_MATERIAL_:
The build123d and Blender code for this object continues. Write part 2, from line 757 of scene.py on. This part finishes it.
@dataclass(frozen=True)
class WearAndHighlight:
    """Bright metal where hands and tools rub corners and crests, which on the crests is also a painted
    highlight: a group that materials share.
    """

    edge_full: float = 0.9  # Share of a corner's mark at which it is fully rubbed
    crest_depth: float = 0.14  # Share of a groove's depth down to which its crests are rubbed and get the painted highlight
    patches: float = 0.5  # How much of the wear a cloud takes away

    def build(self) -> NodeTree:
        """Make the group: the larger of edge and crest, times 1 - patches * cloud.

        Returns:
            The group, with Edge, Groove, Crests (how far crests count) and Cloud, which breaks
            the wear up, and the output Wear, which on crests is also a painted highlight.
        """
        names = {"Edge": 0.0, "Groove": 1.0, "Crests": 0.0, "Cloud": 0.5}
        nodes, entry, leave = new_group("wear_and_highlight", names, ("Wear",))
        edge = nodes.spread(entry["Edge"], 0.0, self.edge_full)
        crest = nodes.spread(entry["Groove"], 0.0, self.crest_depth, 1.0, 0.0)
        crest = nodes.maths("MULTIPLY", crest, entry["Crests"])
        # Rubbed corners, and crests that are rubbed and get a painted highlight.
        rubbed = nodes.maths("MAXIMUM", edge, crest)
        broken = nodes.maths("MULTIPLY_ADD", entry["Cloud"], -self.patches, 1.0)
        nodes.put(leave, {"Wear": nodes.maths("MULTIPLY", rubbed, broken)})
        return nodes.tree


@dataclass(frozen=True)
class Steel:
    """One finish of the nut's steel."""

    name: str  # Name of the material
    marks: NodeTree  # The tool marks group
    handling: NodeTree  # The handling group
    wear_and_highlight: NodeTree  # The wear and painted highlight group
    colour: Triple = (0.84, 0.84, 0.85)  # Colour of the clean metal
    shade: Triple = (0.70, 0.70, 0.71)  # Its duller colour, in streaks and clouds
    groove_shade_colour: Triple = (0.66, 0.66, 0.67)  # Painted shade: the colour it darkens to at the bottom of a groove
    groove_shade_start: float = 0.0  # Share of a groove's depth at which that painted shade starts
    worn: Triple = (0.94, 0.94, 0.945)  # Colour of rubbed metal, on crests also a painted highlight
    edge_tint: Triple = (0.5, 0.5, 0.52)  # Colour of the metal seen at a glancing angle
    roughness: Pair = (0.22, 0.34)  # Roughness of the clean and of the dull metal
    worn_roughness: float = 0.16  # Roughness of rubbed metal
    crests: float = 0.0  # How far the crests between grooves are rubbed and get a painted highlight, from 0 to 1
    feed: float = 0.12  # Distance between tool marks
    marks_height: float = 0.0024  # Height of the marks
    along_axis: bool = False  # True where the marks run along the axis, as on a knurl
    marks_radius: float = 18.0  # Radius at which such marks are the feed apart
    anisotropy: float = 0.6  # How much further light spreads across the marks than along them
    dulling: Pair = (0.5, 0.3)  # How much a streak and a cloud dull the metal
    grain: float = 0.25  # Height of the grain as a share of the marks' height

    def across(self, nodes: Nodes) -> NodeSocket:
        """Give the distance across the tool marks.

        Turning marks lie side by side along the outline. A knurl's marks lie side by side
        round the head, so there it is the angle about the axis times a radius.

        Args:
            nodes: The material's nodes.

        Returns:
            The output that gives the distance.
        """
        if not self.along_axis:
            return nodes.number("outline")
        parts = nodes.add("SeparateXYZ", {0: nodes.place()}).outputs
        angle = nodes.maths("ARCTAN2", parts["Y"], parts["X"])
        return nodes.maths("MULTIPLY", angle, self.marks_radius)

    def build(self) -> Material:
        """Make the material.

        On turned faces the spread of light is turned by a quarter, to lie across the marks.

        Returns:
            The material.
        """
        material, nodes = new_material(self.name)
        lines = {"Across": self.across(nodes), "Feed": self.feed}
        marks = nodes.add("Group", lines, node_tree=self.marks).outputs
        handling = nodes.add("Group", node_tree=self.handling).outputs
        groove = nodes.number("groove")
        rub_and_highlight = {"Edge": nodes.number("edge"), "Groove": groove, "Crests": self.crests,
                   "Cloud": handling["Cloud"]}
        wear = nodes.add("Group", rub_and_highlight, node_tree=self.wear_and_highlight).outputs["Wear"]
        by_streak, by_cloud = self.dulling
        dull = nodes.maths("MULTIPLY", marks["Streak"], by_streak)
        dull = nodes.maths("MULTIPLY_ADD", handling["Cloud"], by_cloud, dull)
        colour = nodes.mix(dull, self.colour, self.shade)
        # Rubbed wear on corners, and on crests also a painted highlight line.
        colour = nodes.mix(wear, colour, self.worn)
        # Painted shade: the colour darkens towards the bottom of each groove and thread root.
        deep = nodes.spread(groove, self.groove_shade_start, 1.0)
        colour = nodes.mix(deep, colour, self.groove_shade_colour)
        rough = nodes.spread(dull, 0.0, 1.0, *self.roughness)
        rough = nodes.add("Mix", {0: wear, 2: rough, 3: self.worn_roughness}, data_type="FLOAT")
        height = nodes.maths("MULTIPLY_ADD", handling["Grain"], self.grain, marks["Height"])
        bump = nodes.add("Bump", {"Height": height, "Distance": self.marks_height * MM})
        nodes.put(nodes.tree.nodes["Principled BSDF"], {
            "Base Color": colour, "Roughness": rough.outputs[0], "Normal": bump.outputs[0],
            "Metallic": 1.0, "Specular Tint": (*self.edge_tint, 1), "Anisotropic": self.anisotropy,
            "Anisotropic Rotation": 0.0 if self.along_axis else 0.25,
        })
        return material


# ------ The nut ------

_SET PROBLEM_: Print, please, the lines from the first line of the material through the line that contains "finish of the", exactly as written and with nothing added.

_COMPLETE ANSWER_:
The build123d and Blender code for this object continues. Write part 2, from line 757 of scene.py on. This part finishes it.
@dataclass(frozen=True)
class WearAndHighlight:
    """Bright metal where hands and tools rub corners and crests, which on the crests is also a painted
    highlight: a group that materials share.
    """

    edge_full: float = 0.9  # Share of a corner's mark at which it is fully rubbed
    crest_depth: float = 0.14  # Share of a groove's depth down to which its crests are rubbed and get the painted highlight
    patches: float = 0.5  # How much of the wear a cloud takes away

    def build(self) -> NodeTree:
        """Make the group: the larger of edge and crest, times 1 - patches * cloud.

        Returns:
            The group, with Edge, Groove, Crests (how far crests count) and Cloud, which breaks
            the wear up, and the output Wear, which on crests is also a painted highlight.
        """
        names = {"Edge": 0.0, "Groove": 1.0, "Crests": 0.0, "Cloud": 0.5}
        nodes, entry, leave = new_group("wear_and_highlight", names, ("Wear",))
        edge = nodes.spread(entry["Edge"], 0.0, self.edge_full)
        crest = nodes.spread(entry["Groove"], 0.0, self.crest_depth, 1.0, 0.0)
        crest = nodes.maths("MULTIPLY", crest, entry["Crests"])
        # Rubbed corners, and crests that are rubbed and get a painted highlight.
        rubbed = nodes.maths("MAXIMUM", edge, crest)
        broken = nodes.maths("MULTIPLY_ADD", entry["Cloud"], -self.patches, 1.0)
        nodes.put(leave, {"Wear": nodes.maths("MULTIPLY", rubbed, broken)})
        return nodes.tree


@dataclass(frozen=True)
class Steel:
    """One finish of the nut's steel."""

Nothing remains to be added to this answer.